January 2, 2019

The AUD in December 2018

December witnessed the widest AUD/USD monthly range of the year (3.77 cents).

The new year-to-date low of 0.7017 recorded on 27th December, down from an intra-year high of 0.8136 on 31st January, meant that the annual range of 11.9 cents was the widest since 2014, albeit still below its long run average of close to 14 cents. AUD/USD started 2018 at 0.7805 and ended at 0.7049, 9.7% weaker.  The 3.5% loss in December alone marked the AUD out as the weakest G10 currency, the 7.1% fall in AUD/JPY particularly dramatic.

AUD weakness in December for the most part reflected a combination of weaker-than-expected local data (specifically, the 0.3% Q3 GDP print early in the month – prompting some thoughts the RBA could cut rates in 2019 – and the sharp sell-off in US equities and with that global stocks and associated rise in market risk aversion. The latter was encapsulated by the VIX (allied to the S&P 500) spiking from below 16 in early December to as high as 36 on Boxing Day.

The progressive rise in risk aversion during December came despite some positive overtures on Sino-US trade matters, after the Trump-Xi meeting in Buenos Aries at the start of December saw the US declaring a 90-day moratorium on any further trade action against China.  Agreements by China to re-start imports of some US agricultural products (soybeans, corn) and reports of an imminent lowering of Chinese tariffs on US auto imports, supported hopes trade tensions could be diffused in early 2019, hopes which culminated late in the month in President Trump claiming ‘big progress’ being made regarding a trade deal.
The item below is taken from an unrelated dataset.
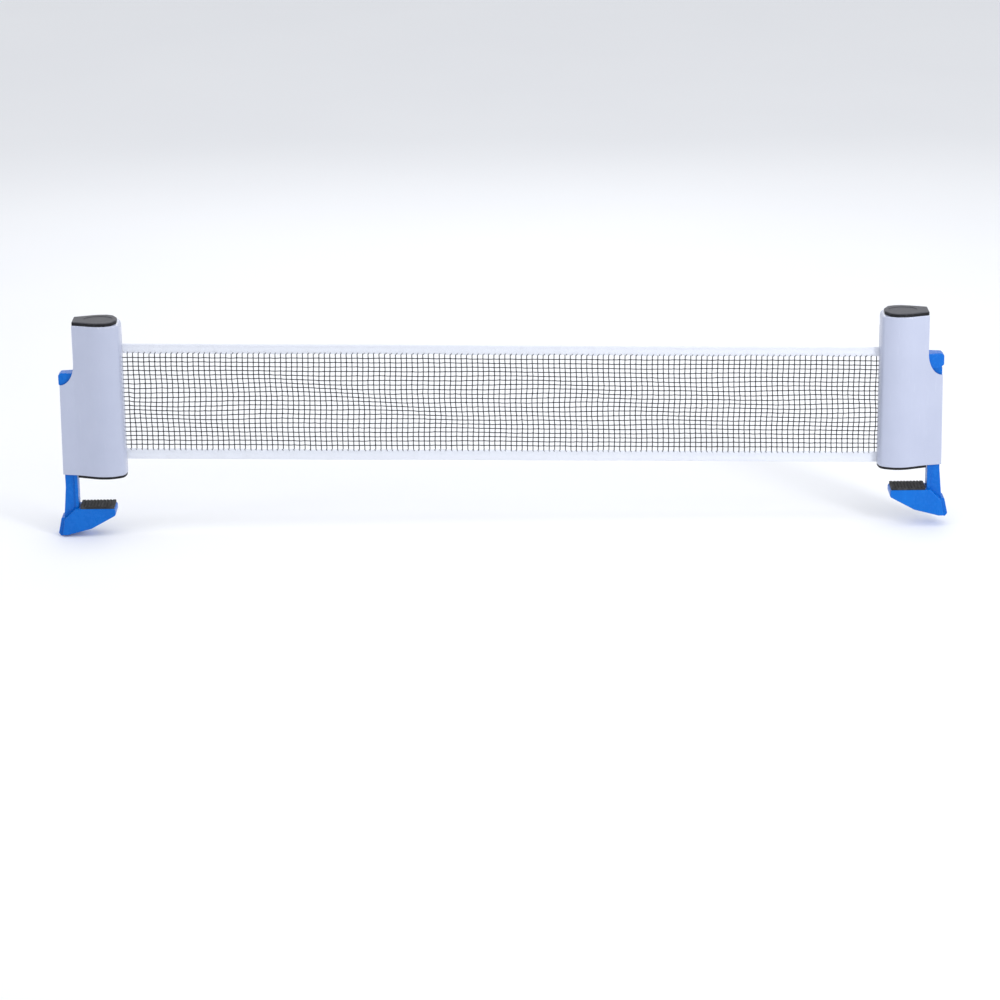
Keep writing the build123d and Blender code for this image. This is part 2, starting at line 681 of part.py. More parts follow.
# The net: mesh between two tapes, and the hem that holds it on the rod in the right post
save(make_net_strip(0, BOTTOM_TAPE, TAPE_THICK), "net_bottom_tape")
save(make_net_strip(BOTTOM_TAPE, NET_HEIGHT - TOP_TAPE, MESH_THICK), "net_mesh")
save(make_net_strip(NET_HEIGHT - TOP_TAPE, NET_HEIGHT, TAPE_THICK), "net_top_tape")
right_post = POSTS["right"]
rod_axis = Plane(origin=right_post.from_local_coords((ROD_U, 0, 0)))
hem_bore = ROD_R + HEM_CLEARANCE
hem = make_tube(rod_axis.offset(NET_BOTTOM["right"]), NET_HEIGHT, hem_bore + HEM_WALL, hem_bore)
save(hem, "net_end_hem")
with BuildPart() as net_end_rod:
    with BuildSketch(rod_axis.offset(FOOT_TOP - 1.9)):
        Circle(ROD_R)
    extrude(amount=COVER_TOP + 3.8 - FOOT_TOP + 1.9)
save(net_end_rod, "net_end_rod")
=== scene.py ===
import math
import random

import bmesh
import bpy
import numpy as np
from mathutils import Matrix, Vector


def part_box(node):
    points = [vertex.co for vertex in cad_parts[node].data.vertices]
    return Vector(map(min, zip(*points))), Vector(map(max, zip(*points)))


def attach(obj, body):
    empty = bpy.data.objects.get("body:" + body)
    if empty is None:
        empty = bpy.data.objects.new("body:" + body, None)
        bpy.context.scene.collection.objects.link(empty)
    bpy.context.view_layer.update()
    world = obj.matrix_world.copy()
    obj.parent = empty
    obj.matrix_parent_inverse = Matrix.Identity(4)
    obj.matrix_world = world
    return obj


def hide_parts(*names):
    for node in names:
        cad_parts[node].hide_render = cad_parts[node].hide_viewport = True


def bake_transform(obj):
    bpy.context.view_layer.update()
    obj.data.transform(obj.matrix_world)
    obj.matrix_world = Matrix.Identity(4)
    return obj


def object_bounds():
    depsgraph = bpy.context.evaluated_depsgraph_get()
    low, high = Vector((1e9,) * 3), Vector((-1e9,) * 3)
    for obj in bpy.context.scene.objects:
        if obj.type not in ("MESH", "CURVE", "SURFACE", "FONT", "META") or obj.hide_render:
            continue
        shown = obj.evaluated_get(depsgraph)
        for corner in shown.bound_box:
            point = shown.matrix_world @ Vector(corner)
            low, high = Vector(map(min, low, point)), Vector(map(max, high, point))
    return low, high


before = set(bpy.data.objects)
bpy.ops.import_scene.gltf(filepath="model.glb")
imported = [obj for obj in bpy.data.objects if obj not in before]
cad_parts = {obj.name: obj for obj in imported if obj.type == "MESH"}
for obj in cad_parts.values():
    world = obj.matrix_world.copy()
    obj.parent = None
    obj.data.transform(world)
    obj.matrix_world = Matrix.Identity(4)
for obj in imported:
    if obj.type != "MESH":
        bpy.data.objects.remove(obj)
cad_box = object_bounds()

# ---------------------------------------------------------------------------------------------------
# Post shells: the two hollow posts and the slotted strips clipped into their noses. They are injection
# moulded in a light silver-grey plastic with a fine satin grain, and scuffed a little near the table.
# ---------------------------------------------------------------------------------------------------


class Term:
    """One output in a node tree, used in sums as a number is."""

    def __init__(self, nodes, socket):
        self.nodes = nodes
        self.socket = socket

    def __add__(self, other):
        return self.nodes.sum("ADD", self, other)

    def __sub__(self, other):
        return self.nodes.sum("SUBTRACT", self, other)

    def __rsub__(self, other):
        return self.nodes.sum("SUBTRACT", other, self)

    def __mul__(self, other):
        return self.nodes.sum("MULTIPLY", self, other)

    def __mod__(self, other):
        return self.nodes.sum("FLOORED_MODULO", self, other)

    __radd__ = __add__
    __rmul__ = __mul__


class Nodes:
    """A node tree that is written as sums. add() makes any node in it."""

    def __init__(self, tree):
        self.tree = tree

    def add(self, kind, settings=None, sockets=None, out=0):
        made = self.tree.nodes.new(kind)
        for name, value in (settings or {}).items():
            setattr(made, name, value)
        for name, value in (sockets or {}).items():
            if isinstance(value, Term):
                self.tree.links.new(value.socket, made.inputs[name])
            else:
                made.inputs[name].default_value = value
        return Term(self, made.outputs[out])

    def sum(self, operation, *terms):
        return self.add("ShaderNodeMath", {"operation": operation}, dict(enumerate(terms)))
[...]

None of the positive noises on Sino-US trade could deflect attention from more evidence of slowing Chinese growth, highlighted by a sharp slowing in imports and exports in November and weak industrial production data.  This served to aggravate concerns about slowing global – and potentially US – growth.  Together with heightened concerns about disarray and chaos in the White House (e.g. from the resignation of Defence Secretary Jim Mattis and reports Trump was seeking advice on firing Fed Chair Powell, the latter after the Fed lifted rates on December 19th for the 4th time in 2018) these were key fundamental drivers of weak US stocks. Taken with ongoing falls in oil prices, this weighed heavily on the AUD for much of the month.

The NAB AUD Model

At the height of the stocks sell-off and peak in the VIX either side of Christmas Day, our AUD STFV estimate fell to as low as 0.67 before pulling up to 0.69 on Dec 31st). Compounding the decline in STFV were falls in oil and base metals prices. Some offset came from higher gold and a slightly narrowing in the negative AU-US rates differential,  as markets priced out further Fed tightening with more alacrity than it priced in the possibility of RBA rate cut(s) in 2019. Through the volatility in both actual and model values in December, spot remained (just) inside our preferred fair value range (+/- 3.2 cents).